After Indian forces entered Kashmir during the Kashmir unrest, Dogar was stationed at Gilgit-Baltistan for air transport & supply services.

On 4 November 1948, Dogar was piloting a DC-3C transporter in the valleys of Kashmir when he was intercepted by two Indian Air Force (IAF) Hawker Tempest fighters.

The Indian pilots ordered him to surrender and land at Srinagar. Though unarmed and unable to retaliate, the undaunted pilot refused to surrender and after nearly 30 minutes of constant evasive maneuvers, he managed to take his plane back to Pakistan. Though one of the occupants on the plane later died due to bullet wounds sustained from the strafing IAF Fighters.

===Kashmir Valley operations===
Pakistan, faced with limited aircraft and hazardous weather, issued specific orders to PAF to not be involved in the conflict while the ground operations were undertaken by the Army apart from providing limited air dropped supplies.

In the early morning of 4 November 1948, Dogar, along with Flying Officer Jagjivan, took off to air drop supplies to the Pakistani forces at Skardu. While returning to base, the pilots had spotted the IAF's Hawker Tempests. At first, Dogar believed it was the Pakistani aircraft, but the pilots had not received any early warning from the Air Force control base.
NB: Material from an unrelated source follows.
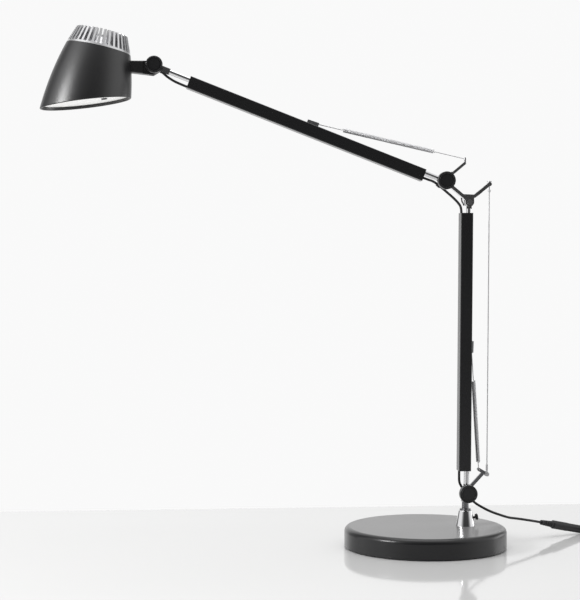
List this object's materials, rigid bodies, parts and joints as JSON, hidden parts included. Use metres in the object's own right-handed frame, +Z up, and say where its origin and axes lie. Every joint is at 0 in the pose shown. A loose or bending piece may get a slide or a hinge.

Dogar continued tracking the IAF pilots. After 15 minutes, on the radio, the IAF Tempests pilots ordered Dogar and Jagjivan to go to the nearest Indian airfield but Dogar and Jagjivan gave no response to the order and continued flying to Risalpur Airbase. The order was repeated three times but the PAF pilots did not respond.
At this point the IAF pilots threatened to shoot down Dogar and Jagjivan if the orders weren't followed. The IAF pilots fired a free burst to show that they were armed.

Dogar and Jagjivan tried to avoid to respond as they had been given orders by the Government of Pakistan. The Pakisatan army personnel onboard had requested the pilots to ease off, not knowing what was happening at this point.
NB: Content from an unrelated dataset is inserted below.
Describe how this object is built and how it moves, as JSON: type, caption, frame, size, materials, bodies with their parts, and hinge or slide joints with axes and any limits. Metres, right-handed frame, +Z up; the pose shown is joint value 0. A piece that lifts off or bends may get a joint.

Flying Officer Alfred Jagjivan and Naik Mohammad Din, however, stood watching from the open doorway of the aircraft, unaware of what was to come to them a minute later.

At this time, one of the Indian Air Force (IAF) pilots broke off, gained a little height and came in to attack. He fired a full burst of 20 mm at the PAF Dakota, fatally wounding Naik Mohammad Din and knocking Jagjivan unconscious with a profusely bleeding arm.
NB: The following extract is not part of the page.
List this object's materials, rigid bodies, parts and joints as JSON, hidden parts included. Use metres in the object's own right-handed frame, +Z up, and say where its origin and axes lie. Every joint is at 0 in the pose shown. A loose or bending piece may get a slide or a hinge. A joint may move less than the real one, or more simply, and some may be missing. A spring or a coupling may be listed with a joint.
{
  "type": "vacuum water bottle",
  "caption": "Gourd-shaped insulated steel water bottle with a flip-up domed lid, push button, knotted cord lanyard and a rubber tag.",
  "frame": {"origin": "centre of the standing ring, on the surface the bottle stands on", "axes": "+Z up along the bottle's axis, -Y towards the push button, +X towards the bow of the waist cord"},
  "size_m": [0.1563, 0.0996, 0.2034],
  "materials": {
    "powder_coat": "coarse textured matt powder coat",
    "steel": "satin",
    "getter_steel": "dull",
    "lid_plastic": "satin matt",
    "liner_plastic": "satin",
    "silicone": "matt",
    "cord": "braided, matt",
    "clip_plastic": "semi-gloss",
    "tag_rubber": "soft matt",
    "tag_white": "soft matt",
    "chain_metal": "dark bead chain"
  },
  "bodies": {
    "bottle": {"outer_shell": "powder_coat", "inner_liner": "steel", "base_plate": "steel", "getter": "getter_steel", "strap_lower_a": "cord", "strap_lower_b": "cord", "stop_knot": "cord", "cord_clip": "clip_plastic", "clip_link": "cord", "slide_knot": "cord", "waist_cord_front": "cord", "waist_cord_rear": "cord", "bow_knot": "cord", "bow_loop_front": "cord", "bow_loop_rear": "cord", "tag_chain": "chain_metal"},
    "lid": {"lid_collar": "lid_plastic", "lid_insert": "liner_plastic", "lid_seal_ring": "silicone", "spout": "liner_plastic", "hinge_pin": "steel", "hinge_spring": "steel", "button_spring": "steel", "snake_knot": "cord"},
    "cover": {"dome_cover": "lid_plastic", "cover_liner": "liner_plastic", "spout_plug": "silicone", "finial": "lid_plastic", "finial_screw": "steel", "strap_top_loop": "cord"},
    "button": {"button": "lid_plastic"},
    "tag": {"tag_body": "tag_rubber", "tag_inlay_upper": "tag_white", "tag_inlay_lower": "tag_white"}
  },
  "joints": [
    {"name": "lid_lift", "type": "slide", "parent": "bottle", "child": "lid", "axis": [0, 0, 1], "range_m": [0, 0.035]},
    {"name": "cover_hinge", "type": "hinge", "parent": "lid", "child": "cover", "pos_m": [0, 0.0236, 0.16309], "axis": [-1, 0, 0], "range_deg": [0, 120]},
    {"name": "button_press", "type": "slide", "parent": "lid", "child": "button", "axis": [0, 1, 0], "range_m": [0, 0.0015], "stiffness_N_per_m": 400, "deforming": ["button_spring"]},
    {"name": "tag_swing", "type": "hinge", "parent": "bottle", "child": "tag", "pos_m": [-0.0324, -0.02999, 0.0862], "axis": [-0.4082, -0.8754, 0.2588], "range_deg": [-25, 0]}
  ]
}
Flying Officer Dogar responded with evasive maneuvers by which he kept on evading the Indian planes until he crossed the Pakistan border and they gave up. The encounter had lasted twenty to twenty-five minutes.

Air Commodore Dogar and Air Commodore Alfred Jagjivan were subsequently awarded the Sitara-e-Jurat for the daring handling of the Dakota while under attack from Indian Air Force fighters on 4 November 1948. His Sitara-e-Jurat (Star of Courage) award was the first for Pakistan Air Force.

===Indo-Pakistani War of 1965===
Dogar had participated in Operation Gibraltar, and was instrumental in creating a special forces unit within the Pakistan Air Force (PAF). Dogar established and founded the "Special Airwarfare Wing" (now-known as Special Service Wing), where he had served there as first Air Commodore-in-Chief. He played an important role, and headed the SAW until his retirement in 1968.

===Career highlights===
Dogar served on various command and staff assignments during his career in PAF, which included OC Flying Wing Lahore in 1956, Deputy Director Plans at AHQ in 1957, Director Operations at Pakistan International Airlines (PIA) in 1959. He also was the Officer Commanding Dacca Base from 1960 to 1963. He commanded PAF Base, Chaklala and Peshawar as well.

===A rare honour===
Dogar was the only PAF officer who had flown such a large variety of aircraft during his long and illustrious service. He had flown more than 35 fighter, transport, light communication and bomber aircraft. Dogar retired from service in 1968.

===Tamgha-e-Pakistan citation===
His Tamgha-e-Pakistan citation reads:

CITATION

GROUP CAPTAIN MUKHTAR AHMAD DOGAR (PAK/2353)

"Gp Capt Mukhtar Ahmed Dogar has made a significant contribution towards planning, control and conduct of special operations during the war with India. In May 1965, he was asked to set up the Joint Operations Centre while at the same time he was a member of the planning committee at AHQ. In that capacity, he was entrusted with the conduct of special transport operations. The task he carried out very successfully in close liaison with the army often carrying out complicated operations at very short notice. For this selfless devotion to duty, he has been awarded with TPk"

==Death and legacy==
Mukhtar Ahmad Dogar died on 5 June 2004 and was buried at his native town Faisalabad, Punjab, Pakistan. He was survived by his wife and four children.

Air Marshal Asghar Khan described him as an "upright and straightforward officer".